Temi also helped launch a campus chapter of the NAACP after learning more about the national civil rights organization and realizing students could create a chapter at the college level. She reached out, got permission from the national office and helped bring the organization to campus.
For Temi, each group began with a need she understood personally and became a way to make UWO feel more welcoming, more connected and more reflective of the students who call it home.
A legacy of belonging
By the time she graduated, Temi had done more than build a resume.
Temi Kayode-Ojo, who helped launch a campus chapter of NAACP, speaks about the national civil rights organization at UWO.
She had helped make UWO more welcoming for the students coming after her.
She created places where women in STEM could find each other, helped African students connect through culture and community and brought a national civil rights organization to campus.
At UWO, Temi found faculty who listened, organizations that opened doors and a community where she could lead and grow. Then she used those same opportunities to make campus feel more like home for others.
Her advice to students is simple: do not look down on yourself.

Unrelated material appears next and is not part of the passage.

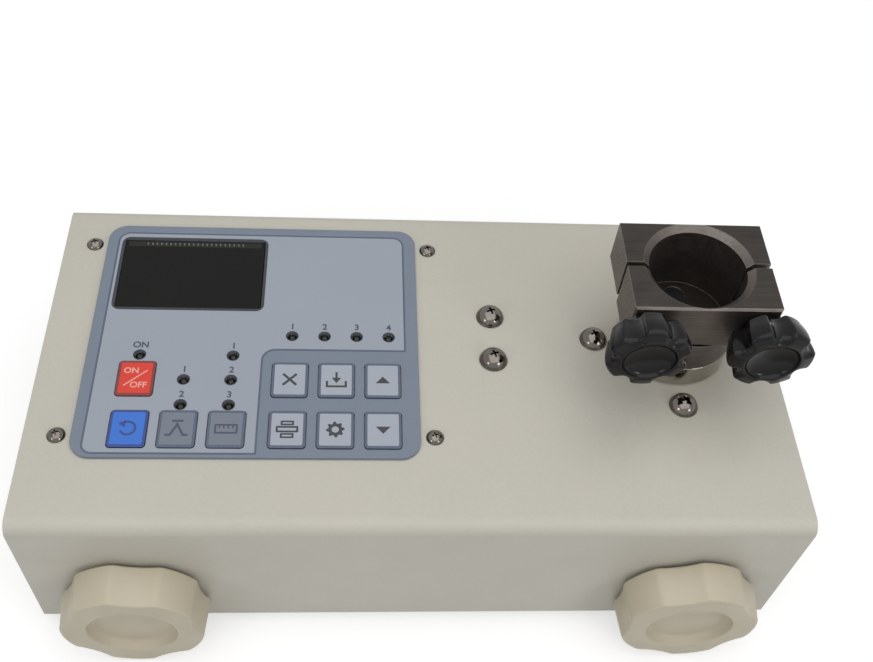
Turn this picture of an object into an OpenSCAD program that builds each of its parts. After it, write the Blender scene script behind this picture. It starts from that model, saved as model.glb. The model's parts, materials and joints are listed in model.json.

"Get as involved as you can and meet people," she said. "Go to events. Reach out to professors. Professors really like when you reach out to them."
For students who are homesick, uncertain or still trying to find where they belong, Temi's story offers a reminder that growth does not always happen all at once.
Sometimes it begins with one meeting. One class. One conversation. One person who makes you feel seen.
Her time at UWO helped her grow more comfortable as an international student, as a Black woman, as a leader and as herself.
"I don't think I've ever really been so proud of myself up until recently," she said.
Temi came to UW-Oshkosh looking for an education.
She left with a degree, a stronger sense of self and a legacy of belonging that will continue to shape campus for students who are still finding their way.